YOUR TASK:
Copy out every line exactly as given.

DATA SEGMENT:
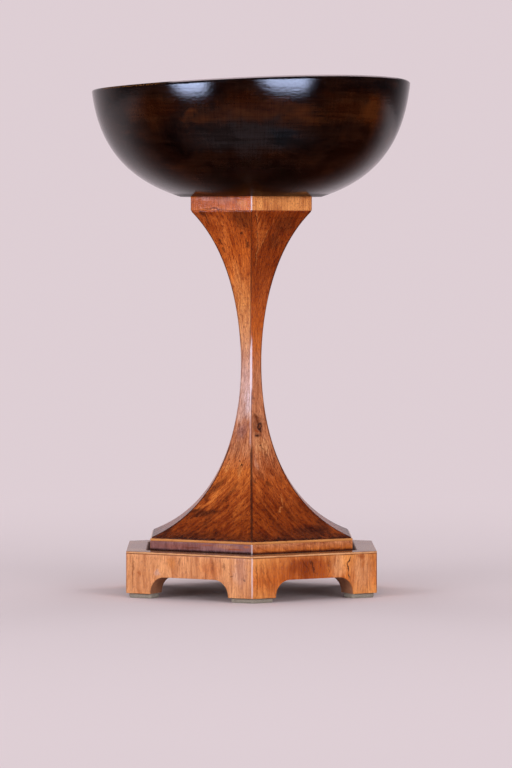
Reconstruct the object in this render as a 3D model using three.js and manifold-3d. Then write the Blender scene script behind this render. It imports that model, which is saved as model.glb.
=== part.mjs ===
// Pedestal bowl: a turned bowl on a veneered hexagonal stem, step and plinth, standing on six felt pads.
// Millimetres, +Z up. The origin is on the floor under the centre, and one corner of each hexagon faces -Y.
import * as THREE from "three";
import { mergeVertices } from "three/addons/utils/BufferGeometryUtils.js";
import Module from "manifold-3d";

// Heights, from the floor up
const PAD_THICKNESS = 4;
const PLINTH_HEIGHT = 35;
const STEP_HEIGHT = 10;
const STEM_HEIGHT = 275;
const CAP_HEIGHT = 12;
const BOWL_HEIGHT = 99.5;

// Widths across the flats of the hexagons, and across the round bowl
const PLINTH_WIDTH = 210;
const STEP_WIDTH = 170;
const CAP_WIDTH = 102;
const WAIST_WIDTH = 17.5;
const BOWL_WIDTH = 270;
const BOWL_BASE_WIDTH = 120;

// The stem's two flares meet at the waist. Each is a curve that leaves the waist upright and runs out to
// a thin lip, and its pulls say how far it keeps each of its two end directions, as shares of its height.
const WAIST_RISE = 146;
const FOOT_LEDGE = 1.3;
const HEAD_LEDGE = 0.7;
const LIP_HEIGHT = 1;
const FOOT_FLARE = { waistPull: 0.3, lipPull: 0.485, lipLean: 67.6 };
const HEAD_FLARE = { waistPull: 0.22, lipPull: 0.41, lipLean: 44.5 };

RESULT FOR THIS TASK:
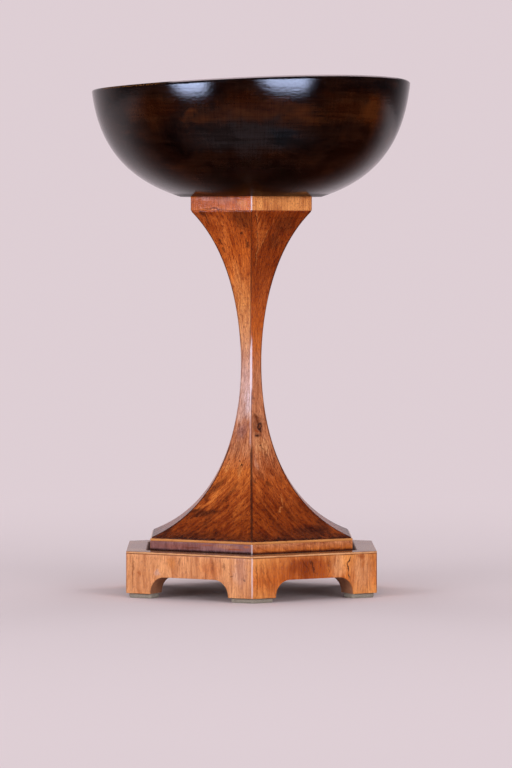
Reconstruct the object in this render as a 3D model using three.js and manifold-3d. Then write the Blender scene script behind this render. It imports that model, which is saved as model.glb.
=== part.mjs ===
// Pedestal bowl: a turned bowl on a veneered hexagonal stem, step and plinth, standing on six felt pads.
// Millimetres, +Z up. The origin is on the floor under the centre, and one corner of each hexagon faces -Y.
import * as THREE from "three";
import { mergeVertices } from "three/addons/utils/BufferGeometryUtils.js";
import Module from "manifold-3d";

// Heights, from the floor up
const PAD_THICKNESS = 4;
const PLINTH_HEIGHT = 35;
const STEP_HEIGHT = 10;
const STEM_HEIGHT = 275;
const CAP_HEIGHT = 12;
const BOWL_HEIGHT = 99.5;

// Widths across the flats of the hexagons, and across the round bowl
const PLINTH_WIDTH = 210;
const STEP_WIDTH = 170;
const CAP_WIDTH = 102;
const WAIST_WIDTH = 17.5;
const BOWL_WIDTH = 270;
const BOWL_BASE_WIDTH = 120;

// The stem's two flares meet at the waist. Each is a curve that leaves the waist upright and runs out to
// a thin lip, and its pulls say how far it keeps each of its two end directions, as shares of its height.
const WAIST_RISE = 146;
const FOOT_LEDGE = 1.3;
const HEAD_LEDGE = 0.7;
const LIP_HEIGHT = 1;
const FOOT_FLARE = { waistPull: 0.3, lipPull: 0.485, lipLean: 67.6 };
const HEAD_FLARE = { waistPull: 0.22, lipPull: 0.41, lipLean: 44.5 };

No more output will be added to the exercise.